4. The Respondent, through Ms. Chege, learned State Counsel, opposed the application. She urged that this court is functus officio, the Appellants having filed Appeal No. 59 of 2013 that was heard and determined by Kimaru J. who delivered judgment on the 13/3/2019 where he upheld the conviction but varied the sentence, substituting the life imprisonment sentence with ten (10) years imprisonment. That while dealing with the issue of sentence, the court took into consideration the period the Appellants were in custody.
5. I have carefully considered oral submissions of both Applicants and the Respondent/State. In Petition No. 15 of 2020 (supra) the Petitioners were persons whose sentences were meted out by various courts that did not consider time spent in custody as required by Section 333(2) of the Criminal Procedure Code which provides thus:
“……Subject to the provisions of Section 38 of the Penal Code (Cap. 63) every sentence shall be deemed to commence from, and to include the whole of the day of, the date on which it was pronounced, except where otherwise provided in this Code.
Provided that where the person sentenced under subsection (1) has, prior to such sentence, been held in custody, the sentence shall take account of the period spent in custody...”
6. Some of the petitioners complained against the date of re-sentencing not running from the date of conviction but, re-sentencing. Odunga J. who was seized of the matter declared that Section 333(2) of the Criminal Procedure Code applied to the original sentence as well as the sentence imposed during re-sentencing.
7. As correctly pointed out by the learned State Counsel, the Applicants herein appealed to the High Court against the conviction and sentence in criminal appeal No.59 of 2013(StephenMureithi Mangu & Anor. V Republic (2019) eklr where Kimaru J stated as follows:
“…On sentence, the Appellants were sentenced to serve life imprisonment. This court has considered their mitigation on this appeal.……This court has also taken into consideration that the Appellants have been in lawful custody for a period of about seven (7) years since their arrest and subsequent conviction. This court formed the opinion that the sentence of life imprisonment imposed upon the Appellants was therefore excessive in the circumstances. That sentence is set aside and substituted by a sentence of this court. The Appellants are sentenced to serve ten (10) years imprisonment with effect from today’s date. For avoidance of doubt, this court has taken into consideration the period that the Appellants were in custody while awaiting trial. It is so ordered.….”

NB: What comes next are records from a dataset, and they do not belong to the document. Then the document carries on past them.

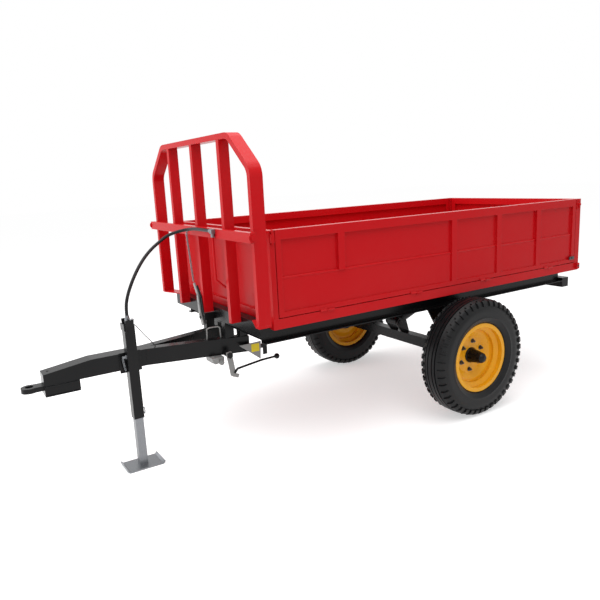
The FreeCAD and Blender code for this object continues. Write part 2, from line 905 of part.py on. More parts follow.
def tailgate():
    """Tailgate between the rear posts, hung from its two top pins."""
    x = half_bed - rear_post - panel_gap
    y0 = bed_rear - wall_frame
    y1 = bed_rear
    outer = block(-x, x, y0, y1, panel_foot, side_top)
    inner = x - wall_frame
    low = panel_foot + lower_rail_height
    high = side_top - top_rail_height
    hole = block(-inner, inner, y0 - 1, y1 + 1, low, high)
    sheet_y = y1 - wall_recess
    sheet = block(-inner, inner, sheet_y - wall_sheet, sheet_y, low, high)
    pieces = [outer.cut(hole), sheet]
    for i in (-1, 1):
        rib_x = i * x / 3
        pieces.append(block(rib_x - rib_width / 2, rib_x + rib_width / 2, sheet_y, y1, low, high))
    y, z = gate_axis()
    socket = rod_x(gate_pin_radius + running_fit, x - gate_pin_reach - 5, x + 1, y, z)
    return fuse(pieces).cut(socket).cut(mirrored(socket))


# ---- tipping ram ---------------------------------------------------------------
def ram_base():
    return axle_y - ram_base_ahead_of_axle, ram_base_height


def ram_top():
    return bed_rear - ram_top_from_rear, ram_top_height


def ram_axis():
    """Length and angle of the closed ram, from its base pin to its eye."""
    y0, z0 = ram_base()
    y1, z1 = ram_top()
    return math.hypot(y1 - y0, z1 - z0), math.degrees(math.atan2(z1 - z0, y1 - y0))


def along_ram(shape):
    """Turn a shape built along +Y from the base pin into the ram's line."""
    y0, z0 = ram_base()
    length, angle = ram_axis()
    shape = shape.copy()
    shape.rotate(FreeCAD.Vector(0, y0, z0), FreeCAD.Vector(1, 0, 0), angle)
    return shape


def rod_y(radius, y0, y1, z):
    """A round bar along Y in the trailer's middle plane."""
    return Part.makeCylinder(radius, y1 - y0, FreeCAD.Vector(0, y0, z), FreeCAD.Vector(0, 1, 0))


def ram_barrel():
    """Cylinder barrel with its base eye and gland."""
    y0, z0 = ram_base()
    length, angle = ram_axis()
    end = y0 + length - ram_eye_radius - ram_rod_shows
    start = y0 + ram_eye_radius + 4
    body = rod_y(ram_barrel_radius, start, end, z0)
    bore = rod_y(ram_bore_radius, start + 20, end - ram_gland_length, z0)
    gland = rod_y(ram_rod_radius + running_fit, end - ram_gland_length - 1, end + 1, z0)
    half = ram_base_width / 2
    eye = rod_x(ram_eye_radius, -half, half, y0, z0)
    neck = block(-half / 2, half / 2, y0, start, z0 - ram_eye_radius, z0 + ram_eye_radius)
    hole = rod_x(ram_pin_radius + running_fit, -half - 1, half + 1, y0, z0)
    return along_ram(fuse([body, eye, neck]).cut(bore).cut(gland).cut(hole))


def ram_rod():
    """Ram's rod with the eye that lifts the bed."""
    y0, z0 = ram_base()
    length, angle = ram_axis()
    eye_y = y0 + length
    start = y0 + ram_eye_radius + 4 + 24
    half = ram_eye_width / 2
    rod = rod_y(ram_rod_radius, start, eye_y, z0)
    eye = rod_x(ram_eye_radius, -half, half, eye_y, z0)
    hole = rod_x(ram_pin_radius + running_fit, -half - 1, half + 1, eye_y, z0)
    return along_ram(fuse([rod, eye]).cut(hole))


def ram_base_lugs():
    """Lugs on the axle that hold the ram's base pin."""
    y, z = ram_base()
    inner = ram_base_width / 2 + side_gap
    outer = inner + ram_lug_thickness
    low = tyre_radius + axle_size / 2
    outline = [
        (inner, axle_y - axle_size / 2, low),
        (inner, axle_y + axle_size / 2, low),
        (inner, axle_y + 10, z + 10),
        (inner, y - 10, z + ram_eye_radius),
        (inner, y - ram_eye_radius, z),
        (inner, y - ram_eye_radius, z - 12),
    ]
    lug = plate(outline, (ram_lug_thickness, 0, 0))
    pin = rod_x(ram_pin_radius, -outer - 6, outer + 6, y, z)
    return fuse([lug, mirrored(lug), pin])


def ram_top_lugs():
    """Lugs under the bed on either side of the ram's eye, each with a pin stub."""
    y, z = ram_top()
    inner = ram_eye_width / 2 + side_gap
    outer = inner + ram_lug_thickness
    top = sill_top - floor_thickness
    outline = [
        (inner, y - 22, z - 24),
        (inner, y + 22, z - 24),
        (inner, y + 70, top),
        (inner, y - 70, top),
    ]
    lug = plate(outline, (ram_lug_thickness, 0, 0))
    stub = rod_x(ram_pin_radius, outer, outer + 12, y, z)
    return both_sides(fuse([lug, stub]))


save("drawbar_nose", drawbar_nose())
save("drawbar_arm_left", drawbar_arm())
save("drawbar_arm_right", mirrored(drawbar_arm()))
save("tow_eye", tow_eye())
save("eye_holder", eye_holder())
save("chassis_rails", both_sides(chassis_rail()))
save("chassis_crossmembers", crossmembers())
save("arm_spacers", arm_spacers())
save("rear_cross_tube", rear_cross_tube())
save("hinge_lugs", hinge_lugs())
save("tip_hinge_pins", tip_hinge_pins())
save("rest_pads", rest_pads())
save("axle_beam", axle_beam())
save("axle_hangers", axle_hangers())
save("ram_base_lugs", ram_base_lugs())
save("tyre_left", tyre())
save("tyre_right", mirrored(tyre()))
save("rim_left", rim())
save("rim_right", mirrored(rim()))
save("hub_left", hub())
save("hub_right", mirrored(hub()))
save("rack_arch", rack_arch())
save("rack_bars", rack_bars())
save("rack_rail", rack_rail())
save("rack_beam", rack_beam())
save("rack_gussets", rack_gussets())
save("jack_sleeve", jack_sleeve())
save("jack_bracket", jack_bracket())
save("jack_leg", jack_leg())
save("hydraulic_hose", hydraulic_hose())
save("hose_fittings", hose_fittings())
save("bed_floor", bed_floor())
save("bed_sills", bed_sills())
save("bed_end_sills", bed_end_sills())
save("bed_bearers", bed_bearers())
save("bed_beams", bed_beams())
save("side_left", side_panel())
save("side_right", mirrored(side_panel()))
save("side_hinges", sill_hinge_leaves())
save("front_panel", front_panel())
save("rear_posts", rear_posts())
save("tailgate", tailgate())
save("ram_barrel", ram_barrel())
save("ram_rod", ram_rod())
save("ram_top_lugs", ram_top_lugs())
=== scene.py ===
import math
import bmesh
import bpy
from mathutils import Matrix, Vector


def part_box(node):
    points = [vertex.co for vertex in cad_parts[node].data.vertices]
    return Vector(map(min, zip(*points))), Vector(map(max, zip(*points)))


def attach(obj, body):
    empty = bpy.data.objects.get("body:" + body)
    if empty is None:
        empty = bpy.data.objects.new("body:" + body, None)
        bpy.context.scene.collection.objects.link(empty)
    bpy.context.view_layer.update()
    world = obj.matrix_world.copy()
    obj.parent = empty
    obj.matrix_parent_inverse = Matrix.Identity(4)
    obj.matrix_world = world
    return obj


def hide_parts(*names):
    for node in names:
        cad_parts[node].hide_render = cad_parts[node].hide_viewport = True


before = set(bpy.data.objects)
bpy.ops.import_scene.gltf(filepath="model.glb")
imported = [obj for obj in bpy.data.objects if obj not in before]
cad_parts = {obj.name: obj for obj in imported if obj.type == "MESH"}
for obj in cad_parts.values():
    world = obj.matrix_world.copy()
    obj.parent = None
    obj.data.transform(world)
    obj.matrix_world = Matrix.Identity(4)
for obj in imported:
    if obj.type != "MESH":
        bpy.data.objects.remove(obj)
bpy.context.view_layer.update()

# ---- camera ------------------------------------------------------------------
# A full-frame camera with a short lens, at a standing person's eye height,
# ahead of the trailer and off to its left.
camera_data = bpy.data.cameras.new("studio_camera")
camera_data.lens = 35.72
camera_data.sensor_width = 36.0
camera = bpy.data.objects.new("studio_camera", camera_data)
camera.location = (3.2525, -2.1632, 1.5629)
camera.rotation_euler = (math.radians(78.19), math.radians(2.82), math.radians(57.91))
bpy.context.scene.collection.objects.link(camera)
bpy.context.scene.camera = camera
bpy.context.scene.view_settings.view_transform = "Standard"


# ---- studio ------------------------------------------------------------------
# White air all round, a pale floor that keeps the shadow, a wide overhead
# panel, and a second panel off to the front that lights the headboard's side.
def seen_directly(nodes, links):
    """1 for rays from the camera, or that are mirrored or pass through glass."""
    path = nodes.new("ShaderNodeLightPath")
    either = nodes.new("ShaderNodeMath")
    either.operation = "MAXIMUM"
    links.new(path.outputs["Is Camera Ray"], either.inputs[0])
    links.new(path.outputs["Is Glossy Ray"], either.inputs[1])
    any_of_them = nodes.new("ShaderNodeMath")
    any_of_them.operation = "MAXIMUM"
    links.new(either.outputs[0], any_of_them.inputs[0])
    links.new(path.outputs["Is Transmission Ray"], any_of_them.inputs[1])
    return any_of_them.outputs[0]


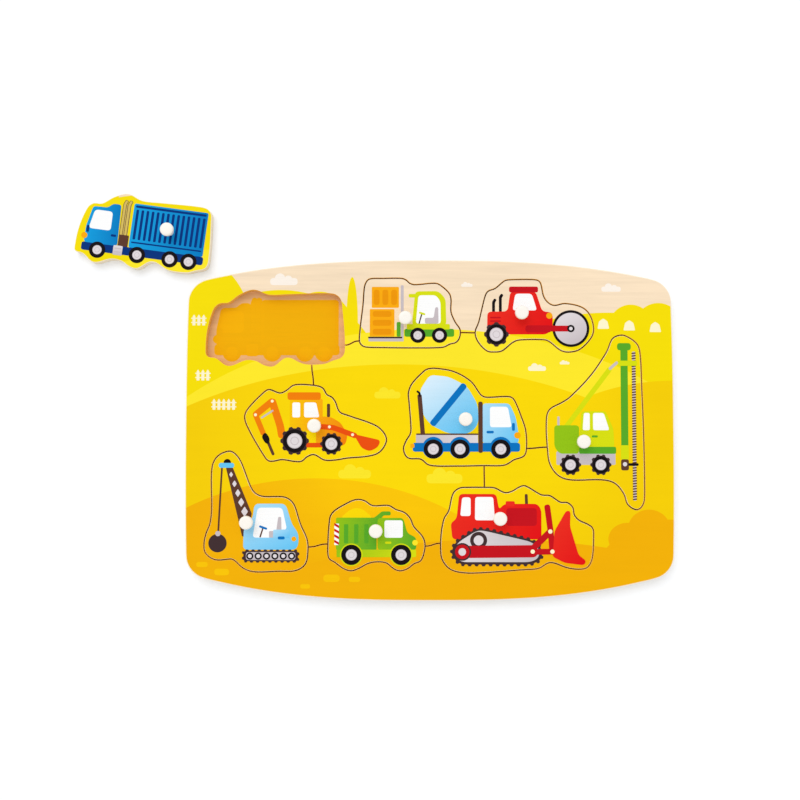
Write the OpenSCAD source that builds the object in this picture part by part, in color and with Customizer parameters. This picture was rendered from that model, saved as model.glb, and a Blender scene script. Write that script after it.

8. This is a decision by a court of concurrent jurisdiction, therefore, this court has no powers to review it as the court is functus officio. In the case of Raila Odinga & 2 Others vs Independent Electoral 7 Boundaries Commission & 3 others (2013)eKLR . The Court stated that:
“A court is functus when it has performed all its duties in a particular case. The doctrine does not prevent the court from correcting clerical errors nor does it prevent a judicial change of mind even when a decision has been communicated to the parties. Proceedings are only fully concluded, and the court functus, when its judgment or order has been perfected. The purpose of the doctrine is to provide finality. Once proceedings are finally concluded, the court cannot review or alter its decision; any challenge to its ruling or adjudication must be taken to a higher court if that right is available.”
9. When the Applicants’ sentences were varied, if they were dissatisfied they should have appealed. Litigation must come to an end. Trying to exploit a window purportedly opened by a court of a similar jurisdiction is being opportunistic.
10. Therefore, I find the application unmaintainable, accordingly,
it is dismissed.
11. It is so ordered.
Dated, signed, and delivered virtually, this 25th day of March,2021.